Went for Bunnygirl's [GF of the Turtle] baptism mass with Juls tonight, at Turtle's church. [Yea, they share the same church. How romantic is that? :p]

It struck me how much of the Catholic Church is so ritualistic, formal, and unyielding. Everything is about ceremony, and God forbid [pun intended] you disturb the ceremony in any way. People around you will glare at you with holy righteousness, as if they could smite you then and there.

So what's so important about ceremony? About ritual? If I remember my [extremely limited] knowledge of the Bible, Jesus didn't come to earth and dictate that his church had to be run as a religious bureaucracy. All the hierarchy, structure and unquestioning obedience to ritual came courtesy of [ta-dah] the Romans, glorious conquerors and onetime worldwide [or rather empirewide] persecution of Christians.
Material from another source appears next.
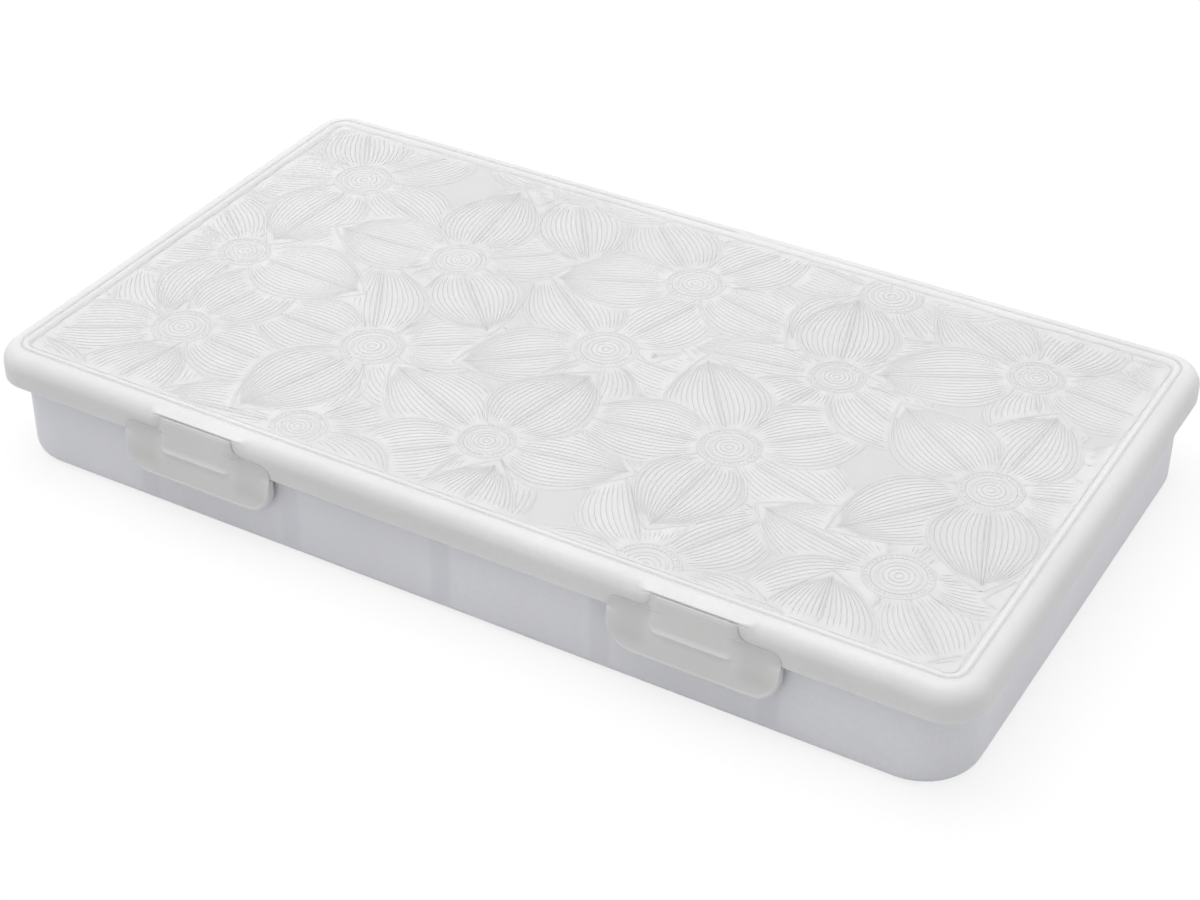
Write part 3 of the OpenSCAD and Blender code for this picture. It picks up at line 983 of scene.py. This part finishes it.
class THREADBOX_OT_latches(bpy.types.Operator):
    """Builds both latch flaps: a finger tab with a flange, a neck with a ridge, and a hook"""
    bl_idname = "threadbox.latches"
    bl_label = "Latch flaps"

    def execute(self, context):
        settings = context.scene.thread_box
        finish = settings.finish
        # The latches' material is a darker copy of the lid's plastic, with a painted shade on the flanks
        plastic = milky_plastic("milky_latch_painted_shade", finish.painted_shade_for_latches, finish, painted_shade_on_flanks, finish.painted_flank_lightness,
                                spread=0.15)
        for side, name in ((-1, "latch_left"), (1, "latch_right")):
            middle = side * FILM_HINGE[0]
            piece = united(name + "_flap", self.flap(settings, middle), [self.hook(settings, middle)])
            dress(piece, name, "latch", plastic, name)
        return {"FINISHED"}

    def half_width(self, sizes, z):
        """Half the flap's width at a height: round corners below, round shoulders and hollow curves
        above."""
        low, half, corner = FLAP_LOW.z, FLAP_HALF, sizes.tab_corner
        drop = np.maximum(0, low + corner - z)
        lower = half - corner + np.sqrt(np.maximum(0, corner ** 2 - drop ** 2))
        radius, neck = sizes.tab_shoulder, sizes.neck_width / 2
        above = z - low - sizes.tab_height
        shoulder = half - radius + np.sqrt(np.maximum(0, radius ** 2 - np.maximum(0, above + radius) ** 2))
        hollow = neck + radius - np.sqrt(np.maximum(0, radius ** 2 - np.maximum(0, radius - above) ** 2))
        return np.where(above > 0, hollow, np.minimum(lower, shoulder))

    def to_edge(self, sizes, x, z):
        """Distance from a place to the tab's side, its round corners or its lower edge."""
        low, half, corner = FLAP_LOW.z, FLAP_HALF, sizes.tab_corner
        in_x = np.maximum(0, np.abs(x) - (half - corner))
        in_z = np.maximum(0, low + corner - z)
        plain = np.minimum(half - np.abs(x), z - low)
        return np.where((in_x > 0) & (in_z > 0), corner - np.hypot(in_x, in_z), plain)

    def thickness(self, sizes, x, z):
        """Thickness of the flap: thin against the skirt at its shoulders, full at the tab, with a ramp
        down the neck to the ridge, a bead along the tab's edge, and rounded edges."""
        low = FLAP_LOW.z
        full, thin = sizes.tab_thickness, 0.05 * MM
        skirt_foot, flank_ramp, side_ramp, neck_ramp = 9.6 * MM, 8 * MM, 4 * MM, 9.9 * MM
        above = z - low - sizes.ridge_height
        shoulder = low + sizes.tab_height
        side = self.to_edge(sizes, x, z)
        over_skirt = smooth_step((z - low - skirt_foot) / (1.6 * MM))
        flank = thin + (full - thin) * smooth_step((shoulder - z) / flank_ramp)
        beside = thin + (flank - thin) * smooth_step(side / side_ramp)
        flank = flank + (beside - flank) * over_skirt
        up = np.clip(above / neck_ramp, 0, 1)
        neck = full * (0.95 - 0.5 * up - 0.28 * smooth_step((up - 0.85) / 0.15))
        on_neck = smooth_step((sizes.neck_width / 2 + 0.4 * MM - np.abs(x)) / (2.6 * MM))
        out = flank + (neck - flank) * on_neck * smooth_step(above / (0.6 * MM) + 0.5)
        flare = np.where(above > 0, 0.75 * MM, 0.3 * MM)
        on_ridge = smooth_step((sizes.neck_width / 2 - 0.4 * MM - np.abs(x)) / (1.6 * MM))
        out = out + sizes.ridge_step * np.exp(-(above / flare) ** 2) * on_ridge
        fade = smooth_step((8 * MM - (z - low)) / (3 * MM))
        out = out + sizes.bead * np.exp(-((side - 0.65 * MM) / (0.3 * MM)) ** 2) * fade
        fillet = 0.3 * MM
        inward = np.clip(fillet - side, 0, fillet) * (1 - over_skirt)
        drop = fillet - np.sqrt(fillet ** 2 - inward ** 2)
        return np.maximum(out - drop, thin)

    def flange(self, sizes, skirt, x, z):
        """How far the flap's inner side turns inward round the tab's edge, below the skirt's edge."""
        edge = self.to_edge(sizes, x, z)
        below = smooth_step((skirt - 0.3 * MM - z) / (0.3 * MM))
        turned = (FLAP_HIGH.y - FILM_HINGE[1]) * smooth_step((sizes.flange - edge) / (0.35 * MM) + 0.5)
        beside = smooth_step((np.abs(x) - sizes.neck_width / 2 - 0.5 * MM) / (1 * MM))
        close = (-HALF_WIDTH - 0.03 * MM - FILM_HINGE[1]) * smooth_step((z - skirt) / (0.3 * MM)) * beside
        return turned * below + close

    def flap(self, settings, middle):
        """The flap as one fine grid, whose rows follow its outline up to the neck."""
        sizes = settings.latch
        low, top = FLAP_LOW.z, FILM_HINGE[2] - sizes.crease
        bend = np.linspace(0, math.pi / 2, 26)
        shoulder = low + sizes.tab_height
        curve = sizes.tab_shoulder * np.cos(np.linspace(math.pi / 2, 0, 14))
        rows = np.concatenate([low + sizes.tab_corner * (1 - np.cos(bend)),
                               np.arange(low + sizes.tab_corner + FLAP_ROW, shoulder - 3.05 * MM, FLAP_ROW),
                               shoulder - sizes.tab_shoulder + curve,
                               shoulder + 0.03 * MM + sizes.tab_shoulder - curve[::-1],
                               np.arange(shoulder + 3.25 * MM, top, FLAP_ROW), [top]])
        across = np.linspace(-1, 1, 131)
        across = across * (1 + 0.35 * (1 - across ** 2))
        x = np.outer(self.half_width(sizes, rows), across)
        z = np.repeat(rows[:, None], len(across), axis=1)
        front = FILM_HINGE[1] - self.thickness(sizes, x, z)
        back = FILM_HINGE[1] + self.flange(sizes, LID_HIGH.z - settings.lid.skirt, x, z)
        count_z, count_x = x.shape
        points = np.concatenate([np.column_stack([(middle + x).ravel(), y.ravel(), z.ravel()])
                                 for y in (front, back)])
        shift = x.size
        faces = grid_faces(count_x, count_z) + grid_faces(count_x, count_z, shift)
        border = grid_border(count_x, count_z)
        faces += [(a, b, b + shift, a + shift) for a, b in zip(border, border[1:] + border[:1])]
        return mesh_of("flap", points, faces)

    def hook(self, settings, middle):
        """The hook inside the flap."""
        root, tip = FILM_HINGE[1] - 0.3 * MM, FLAP_HIGH.y
        low = hook_foot(settings.latch)
        high = low + HOOK_HEIGHT
        half = settings.tray.catch_width / 2
        return bar([(root, low - 1 * MM), (tip, low), (tip, high), (root, high)],
                   middle - half, middle + half, 0.12 * MM)


class THREADBOX_OT_stage(bpy.types.Operator):
    """Sets the floor, the soft light and the camera"""
    bl_idname = "threadbox.stage"
    bl_label = "Stage"

    def execute(self, context):
        stage = context.scene.thread_box.stage
        self.floor(stage)
        self.light(context.scene, stage)
        self.camera(context.scene, stage)
        context.scene.view_settings.view_transform = "Standard"
        return {"FINISHED"}

    def floor(self, stage):
        """A pale floor that the camera sees as white, apart from the box's soft shadow."""
        half = stage.floor_size / 2
        mesh = mesh_of("floor", [(-half, -half, 0), (half, -half, 0), (half, half, 0), (-half, half, 0)],
                       [(0, 1, 2, 3)])
        floor = new_object("floor", mesh)
        material = bpy.data.materials.new("pale_floor")
        sheet = NodeSheet(material)
        seen = self.seen(sheet)
        pale, dim = tinted(stage.floor_colour), tinted(stage.floor_colour, stage.bounce)
        white_glow, glow_share = 1.03, 0.75
        diffuse = sheet.add("ShaderNodeBsdfDiffuse", Color=sheet.mixed(seen, dim, pale))
        glow = sheet.add("ShaderNodeEmission", Color=(1.0, 1.0, 1.0, 1.0), Strength=white_glow)
        mix = sheet.add("ShaderNodeMixShader")
        sheet.put(mix.inputs[0], sheet.maths("MULTIPLY", seen, glow_share))
        sheet.put(mix.inputs[1], diffuse.outputs[0])
        sheet.put(mix.inputs[2], glow.outputs[0])
        output = sheet.add("ShaderNodeOutputMaterial")
        sheet.put(output.inputs["Surface"], mix.outputs[0])
        mesh.materials.append(material)

    def seen(self, sheet):
        """One where the camera sees, also in a reflection or through glass."""
        path = sheet.add("ShaderNodeLightPath")
        both = sheet.maths("MAXIMUM", path.outputs["Is Camera Ray"], path.outputs["Is Glossy Ray"])
        return sheet.maths("MAXIMUM", both, path.outputs["Is Transmission Ray"])

    def light(self, scene, stage):
        """Even light from all round, and one large soft lamp overhead."""
        world = bpy.data.worlds.new("studio")
        scene.world = world
        sheet = NodeSheet(world)
        strength = sheet.scaled(self.seen(sheet), 0.0, 1.0, stage.sky, 1.0)
        sky = sheet.add("ShaderNodeBackground", Color=(1.0, 1.0, 1.0, 1.0), Strength=strength)
        output = sheet.add("ShaderNodeOutputWorld")
        sheet.put(output.inputs["Surface"], sky.outputs[0])
        lamp = bpy.data.lights.new("soft_lamp", "AREA")
        lamp.energy = stage.lamp_power
        lamp.size = stage.lamp_size
        place = bpy.data.objects.new("soft_lamp", lamp)
        place.location = LAMP_PLACE
        place.rotation_mode = "QUATERNION"
        place.rotation_quaternion = Vector(place.location).to_track_quat("Z", "Y")
        scene.collection.objects.link(place)

    def camera(self, scene, stage):
        """The photograph's view."""
        c, s = math.cos(stage.pitch), math.sin(stage.pitch)
        ahead = Vector((math.sin(stage.yaw) * c, math.cos(stage.yaw) * c, -s))
        level = Vector((math.cos(stage.yaw), -math.sin(stage.yaw), 0))
        upward = level.cross(ahead)
        c, s = math.cos(stage.roll), math.sin(stage.roll)
        right = c * level + s * upward
        up = c * upward - s * level
        turn = Matrix((right, up, -ahead)).transposed().to_4x4()
        lens = bpy.data.cameras.new("camera")
        lens.lens = stage.focal_length
        camera = bpy.data.objects.new("camera", lens)
        camera.matrix_world = Matrix.Translation((stage.camera_x, stage.camera_y, stage.camera_z)) @ turn
        scene.collection.objects.link(camera)
        scene.camera = camera


class THREADBOX_PT_panel(bpy.types.Panel):
    """Lists the sizes, the colours and the steps that build the box"""
    bl_idname = "THREADBOX_PT_panel"
    bl_label = "Thread box"
    bl_space_type = "VIEW_3D"
    bl_region_type = "UI"
    bl_category = "Thread Box"

    def draw(self, context):
        settings = context.scene.thread_box
        for group in (settings.lid, settings.tray, settings.latch, settings.emboss, settings.finish,
                      settings.stage):
            column = self.layout.box().column(align=True)
            for name in group.bl_rna.properties.keys():
                if name not in ("rna_type", "name"):
                    column.prop(group, name)
        for operator in OPERATORS:
            self.layout.operator(operator.bl_idname)


OPERATORS = (THREADBOX_OT_stage, THREADBOX_OT_tray, THREADBOX_OT_dividers, THREADBOX_OT_lid,
             THREADBOX_OT_emboss, THREADBOX_OT_latches)
GROUPS = (ThreadBoxLidSizes, ThreadBoxTraySizes, ThreadBoxLatchSizes, ThreadBoxEmbossSizes, ThreadBoxFinish,
          ThreadBoxStage, ThreadBoxSettings)


def register():
    for group in GROUPS + OPERATORS + (THREADBOX_PT_panel,):
        bpy.utils.register_class(group)
    bpy.types.Scene.thread_box = bpy.props.PointerProperty(type=ThreadBoxSettings)


def unregister():
    del bpy.types.Scene.thread_box
    for group in reversed(GROUPS + OPERATORS + (THREADBOX_PT_panel,)):
        bpy.utils.unregister_class(group)


def main():
    """Builds everything."""
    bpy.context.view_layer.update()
    register()
    bpy.ops.threadbox.stage()
    bpy.ops.threadbox.tray()
    bpy.ops.threadbox.dividers()
    bpy.ops.threadbox.lid()
    bpy.ops.threadbox.emboss()
    bpy.ops.threadbox.latches()


if __name__ == "__main__":
    main()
So Jesus didn't teach us to do this, do that, and do this again during mass. All that came much, much later with the Romans and 2000 years of Church hierarchy.

Then there's the part about "Believe in God and thou shalt be saved" bull that I never really believed in. The priest presiding over the mass [if Turtle or Bunnygirl be reading this, forgive my brutal opinions] talked about how some people were "called", and answered the call, while others were called, but didn't answer, or weren't ready to answer. I don't know if I was oversensitive, but I seemed to detect a faintly condescending tone as he said it, like "Well, too bad for them then. *sniff*"

Then later, he specially announced 5 other people, who used to be Presby/Method/Christian but were now accepting the Catholic Church, and welcome to the great Catholic family!

I believe Juls said it best when he described them as 'poaching' people from other denominations. Please, people, this is not a contest between how many people believe in your idea of God. God is God. He is Who He is.

Believe in God? Which God? Only your God? Or other people's versions of God? What if I don't believe in God? What if I have doubts about God? What about my friends who don't believe in God but are good people? What about a lifelong bastard who is baptised? Does he go to Heaven? What if I'm ok with God but I can't stand his fan club? And all its different branches?

The main question being: Is God such a petty, egoistic God that if I don't believe in Him as much as he would like me to, He'd send me straight to Hell?

Questions, questions, questions.... How do we separate the real essence of God apart from what His fan club has joyously proclaimed over so many years? How do we separate His teachings from the Church's teachings? [oh trust me, there are many examples where they are plenty different]

Can we believe everything the Church tells us? Can we even believe the Bible?

Am I a blasphemous whore for asking such questions? Should I have more faith? But then, did Christ not teach us to question? Did Christ not go against the authority of his day, the Pharisees? Overthrow established practices when he knew that the Temple was rotting from within?

And the worse question of all: Was there even a Christ?

Cue to the lightning falling from the sky and blasting my computer into pieces, yet miraculously sparing my parents sleeping upstairs and my neighbours next door.

*groan* It's harder to be a heretic than most people think. So much easier sometimes, to just blindly accept the answers given, as I used to do, and just take it that "God works in mysterious ways". [The Church's standard answer to anything that doesn't go anyone's way]

But then again, I never was one for following established authority. Ha.

My final stance on religion: I believe in God. I just don't believe most of the propaganda and marketing merchandise his fan club churns out.